É sabido que, por volta de 1500, os primeiros navegadores trouxeram galinhas para o Brasil, mas é difícil acreditar que elas tivessem cruzado os Andes e chegado ao Peru em menos de 30 anos. Agora um grupo de cientistas demonstrou que as galinhas dos incas vieram da Polinésia.

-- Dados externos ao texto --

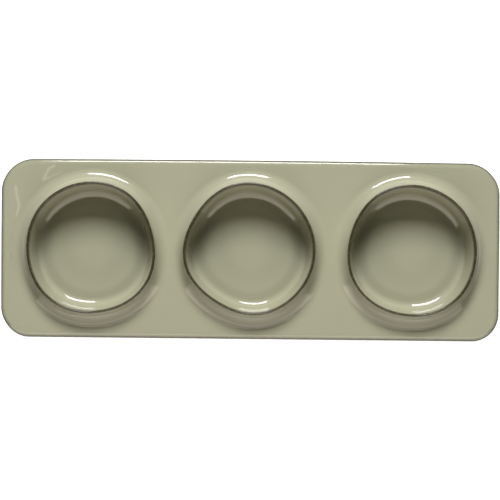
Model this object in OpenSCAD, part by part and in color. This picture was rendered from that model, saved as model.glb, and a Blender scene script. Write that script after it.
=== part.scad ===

Em 2002, começou a escavação do sítio arqueológico de El Arenal, localizado no sul do Chile, a três quilômetros da costa. Entre os artefatos foram encontrados 50 fragmentos de ossos de galinhas, representando pelo menos cinco animais. Como a cultura El Vergel que habitou El Arenal prosperou entre os anos 1000 e 1500, os arqueólogos decidiram datar cuidadosamente os ossos analisando os isótopos de carbono presentes no material. Essa análise revelou que as galinhas haviam morrido entre 1320 e 1400, antes da descoberta da América por Colombo. Se as galinhas chegaram antes dos espanhóis, de onde elas teriam vindo?
O DNA presente nesses ossos foi isolado e um mesmo gene foi seqüenciado em cada uma das amostras. Esse gene foi também isolado e seqüenciado a partir do DNA extraído de ossos fossilizados oriundos de diversas ilhas do Pacífico, incluindo Toga, aonde as galinhas chegaram nos anos 500, Samoa, onde existem fósseis de galinhas do ano 800, e da Ilha de Páscoa, onde as galinhas já existiam em 1300.
Ao comparar essas seqüências, os cientistas descobriram que os genes das galinhas chilenas eram praticamente idênticos aos das aves presentes na Polinésia desde o ano 1000 e muito diferentes dos das que existiam na Europa ou no continente Asiático.
Esse resultado demonstra que os incas obtiveram suas galinhas das populações polinésias, o que sugere que as populações que colonizaram a Ilha de Páscoa, localizada no meio do Pacífico, provavelmente chegaram ao litoral do Chile entre os anos 1200 e 1300. A conclusão é que os polinésios contribuíram com pelo menos as galinhas para a cultura inca. Será que existiu uma interação entre essas culturas e quão “íntima” foi essa relação? Houve troca de tecnologia, de genes? Essa descoberta também abre a possibilidade, mais remota, de os incas terem se aventurado em viagens oceânicas em direção à Polinésia. Os próximos anos prometem muitas novidades.
Mais informações em Radiocarbon and DNA evidence for a pre-Columbian introduction of Polynesian chickens to Chile, na PNAS, volume 104, página 10.335, 2007.